The typical response to such criticism being aimed at a young footballer signed for a a big transfer fee from abroad, as Arne Slot has said in defence of Florian Wirtz in particular this season, is the need for time to adapt to the rigours of the Premier League.
But rather than handing Sesko that get-out clause, Amorim backed Neville’s assertion, claiming the United legend’s comments weren’t opinion but “fact”.
“I’m relaxed. He’s not relaxed,” Amorim said when asked about the striker’s form. “I understand how things are in football and he’s going to struggle – that is normal.
“He has no experience here, and then the first impact when everyone says that you are so good, you are the next big thing – and you hear about that with Sesko – and then you come to one club that is the hardest club.
“If you don’t perform every week, you are going to hear a lot of things from club legends, from pundits, from the media, and sometimes they are right.
“To have the ability to understand that is normal and still maintain your level of confidence is really hard for a young kid, especially for a young kid that is a control freak.
“He wants to control everything, and he’s not going to control everything. Of course, nobody likes to hear it, but he struggled a little bit and that is a fact.
“So let’s embrace that. It’s not personal, it’s not nothing. That is what I try to explain to the players.
“That is not personal. It’s an opinion that is going to change in three weeks. Everything that is true today, in three weeks could be a lie.”
Other than a brief reference to having “no experience” there are no caveats here. Amorim has essentially, gently told Sesko that he’s not been good enough, to take criticism that every Manchester United footballer will experience at some stage of their Old Trafford career on the chin and recognise that opinions – or indeed “facts” – can change in an instant in modern football.
Sesko need only consider how United as a whole have gone from crisis club to Champions League qualification hopefuls in the space of a month, and may very well be in crisis once again should they lose to Tottenham on Saturday, to understand how volatile the narrative can be and take a more relaxed stance with regard to his form.

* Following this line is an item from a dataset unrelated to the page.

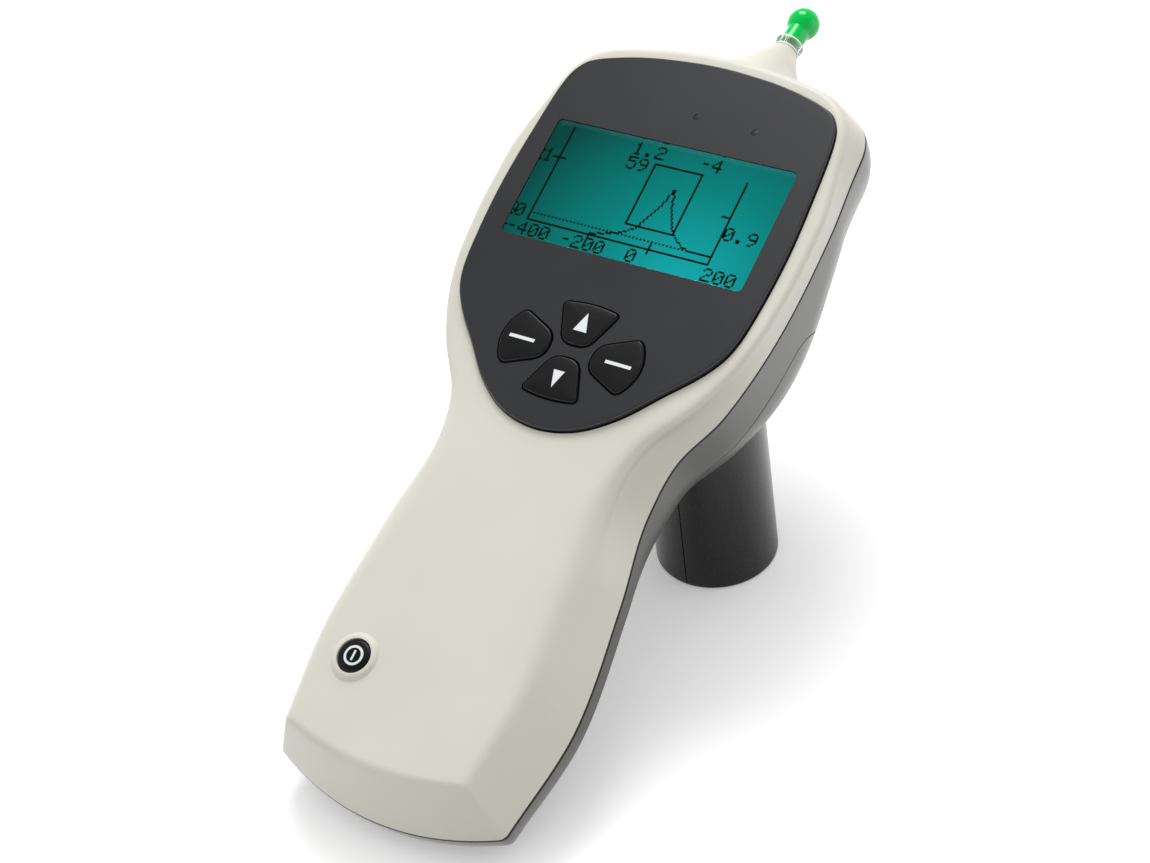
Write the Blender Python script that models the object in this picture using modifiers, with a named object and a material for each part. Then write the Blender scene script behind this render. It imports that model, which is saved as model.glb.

Amorim added: “So of course, it’s hard to hear. But my advice to Ben is you are going to get used to it, and then it’s going to be natural. It’s going to be like your Monday here.
“So that is part of the process and we are going to help him, and we are going to protect Ben because he works really hard and we want to succeed. So he’s going to succeed.
“When I start training with Ben, he has more potential than I was thinking. He’s going to struggle and we need to understand how he likes to play also to put in our ideas.
“He is going to be our striker for the long term. But he’s going to have these struggles and these bumps during the ride, and that is a normal thing in football.”
Sesko, Amorim and United will be desperate to avoid him going the same way as Rasmus Hojlund, who was similarly heralded before he arrived a the club, and indeed for most of his first season at Old Trafford, as “the next big thing”.
But Amorim never gave Hojlund the same “striker for the long term” vote of confidence he’s bestowed upon Sesko, whom the United boss is managing expertly, at least publicly, by insisting he will be The Man for Manchester United but agreeing with Neville over a long road yet to travel, taking the sting out of the pundit’s criticism in the process.